**Prompt**
Copy out all of the data below with no alterations.

**Data lines**

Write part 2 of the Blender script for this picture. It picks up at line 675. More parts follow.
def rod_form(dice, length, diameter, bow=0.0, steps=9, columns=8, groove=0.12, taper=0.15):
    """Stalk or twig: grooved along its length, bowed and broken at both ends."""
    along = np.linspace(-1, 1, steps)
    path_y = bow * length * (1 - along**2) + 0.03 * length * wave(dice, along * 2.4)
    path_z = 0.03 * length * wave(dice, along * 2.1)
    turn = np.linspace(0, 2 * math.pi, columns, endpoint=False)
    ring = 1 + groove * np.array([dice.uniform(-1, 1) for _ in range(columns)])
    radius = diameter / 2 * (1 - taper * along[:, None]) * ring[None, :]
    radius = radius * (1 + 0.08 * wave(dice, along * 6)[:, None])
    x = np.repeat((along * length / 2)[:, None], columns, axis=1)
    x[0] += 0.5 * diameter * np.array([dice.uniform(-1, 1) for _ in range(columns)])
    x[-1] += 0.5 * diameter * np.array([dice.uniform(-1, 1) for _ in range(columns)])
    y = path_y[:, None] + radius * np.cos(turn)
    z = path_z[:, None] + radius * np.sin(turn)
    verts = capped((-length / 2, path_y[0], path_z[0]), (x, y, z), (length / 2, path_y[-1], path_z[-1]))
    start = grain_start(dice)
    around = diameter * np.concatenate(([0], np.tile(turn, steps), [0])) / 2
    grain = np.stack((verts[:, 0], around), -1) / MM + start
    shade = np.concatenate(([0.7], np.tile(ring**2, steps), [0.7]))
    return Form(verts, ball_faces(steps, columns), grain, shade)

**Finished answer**
Write part 2 of the Blender script for this picture. It picks up at line 675. More parts follow.
def rod_form(dice, length, diameter, bow=0.0, steps=9, columns=8, groove=0.12, taper=0.15):
    """Stalk or twig: grooved along its length, bowed and broken at both ends."""
    along = np.linspace(-1, 1, steps)
    path_y = bow * length * (1 - along**2) + 0.03 * length * wave(dice, along * 2.4)
    path_z = 0.03 * length * wave(dice, along * 2.1)
    turn = np.linspace(0, 2 * math.pi, columns, endpoint=False)
    ring = 1 + groove * np.array([dice.uniform(-1, 1) for _ in range(columns)])
    radius = diameter / 2 * (1 - taper * along[:, None]) * ring[None, :]
    radius = radius * (1 + 0.08 * wave(dice, along * 6)[:, None])
    x = np.repeat((along * length / 2)[:, None], columns, axis=1)
    x[0] += 0.5 * diameter * np.array([dice.uniform(-1, 1) for _ in range(columns)])
    x[-1] += 0.5 * diameter * np.array([dice.uniform(-1, 1) for _ in range(columns)])
    y = path_y[:, None] + radius * np.cos(turn)
    z = path_z[:, None] + radius * np.sin(turn)
    verts = capped((-length / 2, path_y[0], path_z[0]), (x, y, z), (length / 2, path_y[-1], path_z[-1]))
    start = grain_start(dice)
    around = diameter * np.concatenate(([0], np.tile(turn, steps), [0])) / 2
    grain = np.stack((verts[:, 0], around), -1) / MM + start
    shade = np.concatenate(([0.7], np.tile(ring**2, steps), [0.7]))
    return Form(verts, ball_faces(steps, columns), grain, shade)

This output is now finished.